* start *
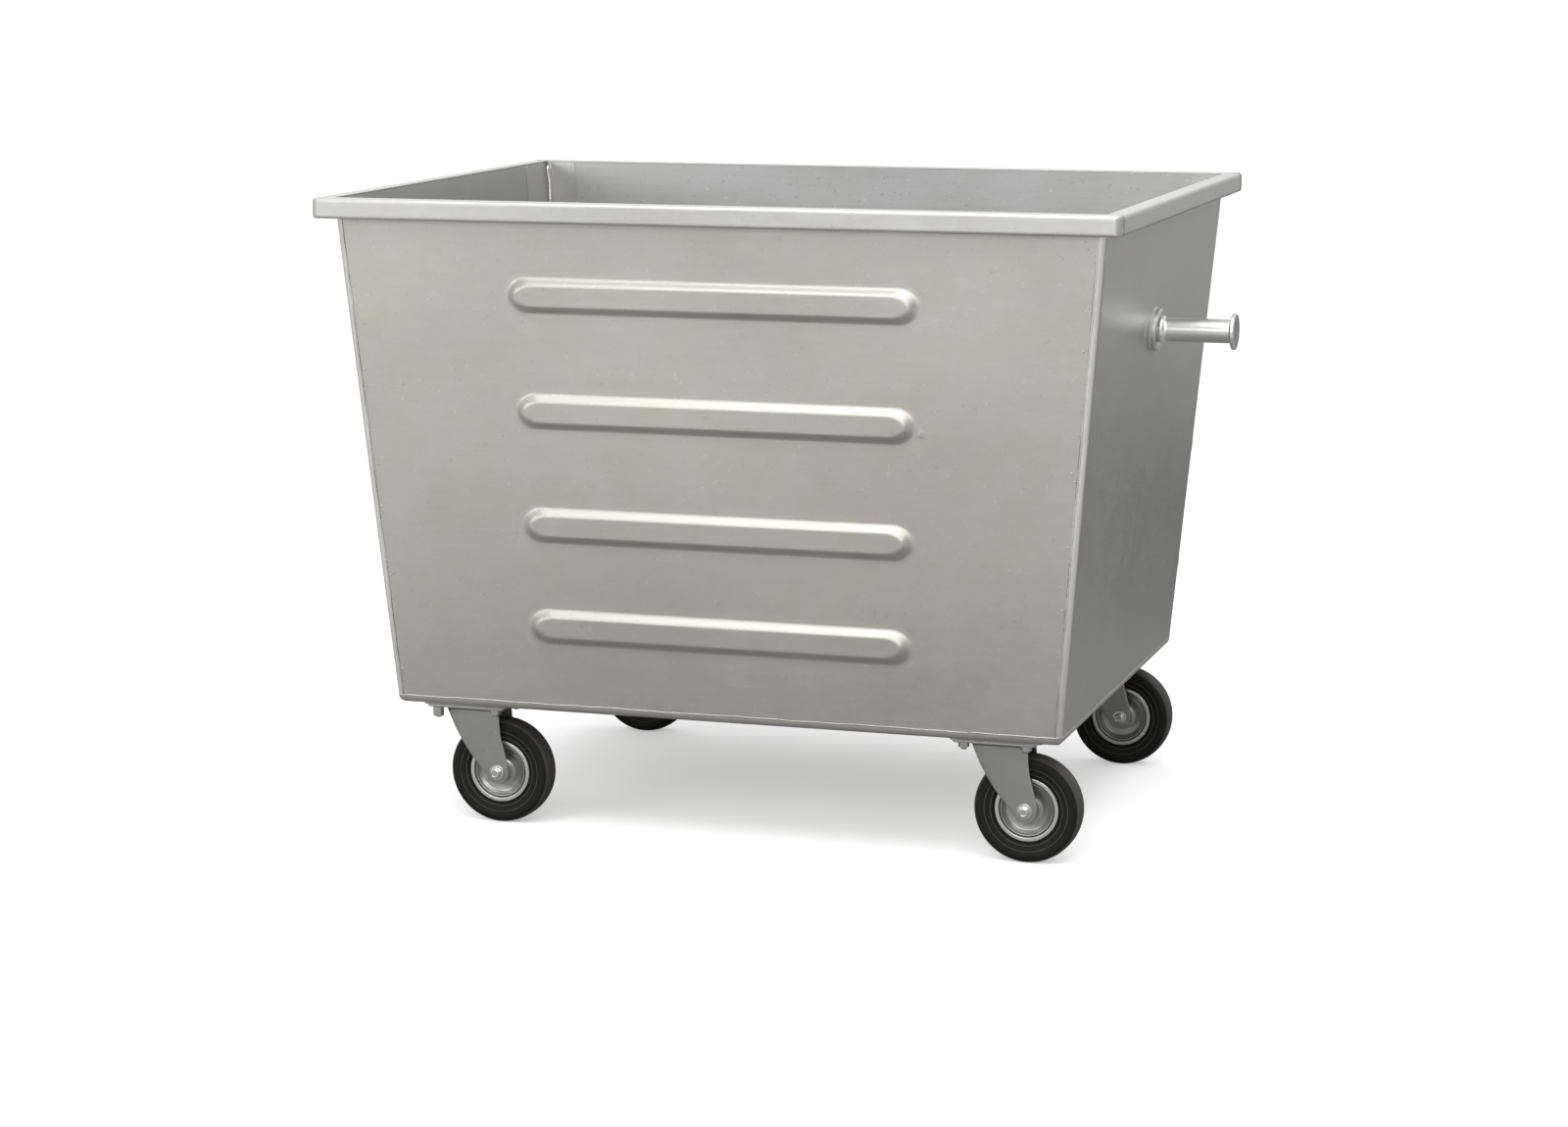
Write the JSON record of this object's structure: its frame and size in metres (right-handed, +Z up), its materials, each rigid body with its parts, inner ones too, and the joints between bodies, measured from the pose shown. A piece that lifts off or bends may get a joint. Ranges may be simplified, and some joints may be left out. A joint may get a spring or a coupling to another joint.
{
  "type": "wheeled waste container",
  "caption": "Open-topped galvanised waste container with tapered body, pressed ribs, folded rim, side lifting pins and swivel castors with rubber tyres.",
  "frame": {"origin": "centre of the footprint, on the floor that the tyres stand on", "axes": "+X along the length, through the two lifting pins; +Y from the ribbed front to the rear; +Z up"},
  "size_m": [1.5562, 1.032, 1.076],
  "materials": {
    "wall_zinc": "hot-dip galvanised sheet, dull, mottled, fine marks",
    "rim_zinc": "hot-dip galvanised, brighter, smooth",
    "plated_steel": "bright zinc plated pressed steel",
    "turned_steel": "galvanised turned steel, satin",
    "tyre_rubber": "black solid rubber, matt, moulding rings on the sidewall"
  },
  "bodies": {
    "container": {"front_panel": "wall_zinc", "rear_panel": "wall_zinc", "left_side_panel": "wall_zinc", "right_side_panel": "wall_zinc", "floor_pan": "wall_zinc", "rim_front": "rim_zinc", "rim_rear": "rim_zinc", "rim_left": "rim_zinc", "rim_right": "rim_zinc", "corner_strip_front_left": "wall_zinc", "corner_strip_front_right": "wall_zinc", "corner_strip_rear_left": "wall_zinc", "corner_strip_rear_right": "wall_zinc", "trunnion_pin_left": "turned_steel", "trunnion_flange_left": "plated_steel", "trunnion_backing_left": "wall_zinc", "trunnion_pin_right": "turned_steel", "trunnion_flange_right": "plated_steel", "trunnion_backing_right": "wall_zinc", "castor_pad_front_left": "plated_steel", "castor_plate_front_left": "plated_steel", "ball_race_front_left": "turned_steel", "kingpin_front_left": "turned_steel", "castor_pad_front_right": "plated_steel", "castor_plate_front_right": "plated_steel", "ball_race_front_right": "turned_steel", "kingpin_front_right": "turned_steel", "castor_pad_rear_left": "plated_steel", "castor_plate_rear_left": "plated_steel", "ball_race_rear_left": "turned_steel", "kingpin_rear_left": "turned_steel", "castor_pad_rear_right": "plated_steel", "castor_plate_rear_right": "plated_steel", "ball_race_rear_right": "turned_steel", "kingpin_rear_right": "turned_steel"},
    "swivel_front_left": {"fork_front_left": "plated_steel", "axle_bolt_front_left": "turned_steel", "axle_nut_front_left": "turned_steel"},
    "wheel_front_left": {"axle_sleeve_front_left": "turned_steel", "wheel_rim_front_left": "plated_steel", "tyre_front_left": "tyre_rubber"},
    "swivel_front_right": {"fork_front_right": "plated_steel", "axle_bolt_front_right": "turned_steel", "axle_nut_front_right": "turned_steel"},
    "wheel_front_right": {"axle_sleeve_front_right": "turned_steel", "wheel_rim_front_right": "plated_steel", "tyre_front_right": "tyre_rubber"},
    "swivel_rear_left": {"fork_rear_left": "plated_steel", "axle_bolt_rear_left": "turned_steel", "axle_nut_rear_left": "turned_steel"},
    "wheel_rear_left": {"axle_sleeve_rear_left": "turned_steel", "wheel_rim_rear_left": "plated_steel", "tyre_rear_left": "tyre_rubber"},
    "swivel_rear_right": {"fork_rear_right": "plated_steel", "axle_bolt_rear_right": "turned_steel", "axle_nut_rear_right": "turned_steel"},
    "wheel_rear_right": {"axle_sleeve_rear_right": "turned_steel", "wheel_rim_rear_right": "plated_steel", "tyre_rear_right": "tyre_rubber"}
  },
  "joints": [
    {"name": "castor_swivel_front_left", "type": "hinge", "parent": "container", "child": "swivel_front_left", "pos_m": [-0.4645, -0.3648, 0.2005], "axis": [0, 0, 1], "continuous": true},
    {"name": "wheel_spin_front_left", "type": "hinge", "parent": "swivel_front_left", "child": "wheel_front_left", "pos_m": [-0.4175, -0.3648, 0.09], "axis": [0, 1, 0], "continuous": true},
    {"name": "castor_swivel_front_right", "type": "hinge", "parent": "container", "child": "swivel_front_right", "pos_m": [0.4645, -0.3648, 0.2005], "axis": [0, 0, 1], "continuous": true},
    {"name": "wheel_spin_front_right", "type": "hinge", "parent": "swivel_front_right", "child": "wheel_front_right", "pos_m": [0.5115, -0.3648, 0.09], "axis": [0, 1, 0], "continuous": true},
    {"name": "castor_swivel_rear_left", "type": "hinge", "parent": "container", "child": "swivel_rear_left", "pos_m": [-0.4645, 0.3648, 0.2005], "axis": [0, 0, 1], "continuous": true},
    {"name": "wheel_spin_rear_left", "type": "hinge", "parent": "swivel_rear_left", "child": "wheel_rear_left", "pos_m": [-0.4175, 0.3648, 0.09], "axis": [0, 1, 0], "continuous": true},
    {"name": "castor_swivel_rear_right", "type": "hinge", "parent": "container", "child": "swivel_rear_right", "pos_m": [0.4645, 0.3648, 0.2005], "axis": [0, 0, 1], "continuous": true},
    {"name": "wheel_spin_rear_right", "type": "hinge", "parent": "swivel_rear_right", "child": "wheel_rear_right", "pos_m": [0.5115, 0.3648, 0.09], "axis": [0, 1, 0], "continuous": true}
  ]
}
* end *
## Set exercise
Find each line that has the word "materials", then copy it out.

## Output of the exercise
Write the JSON record of this object's structure: its frame and size in metres (right-handed, +Z up), its materials, each rigid body with its parts, inner ones too, and the joints between bodies, measured from the pose shown. A piece that lifts off or bends may get a joint. Ranges may be simplified, and some joints may be left out. A joint may get a spring or a coupling to another joint.
  "materials": {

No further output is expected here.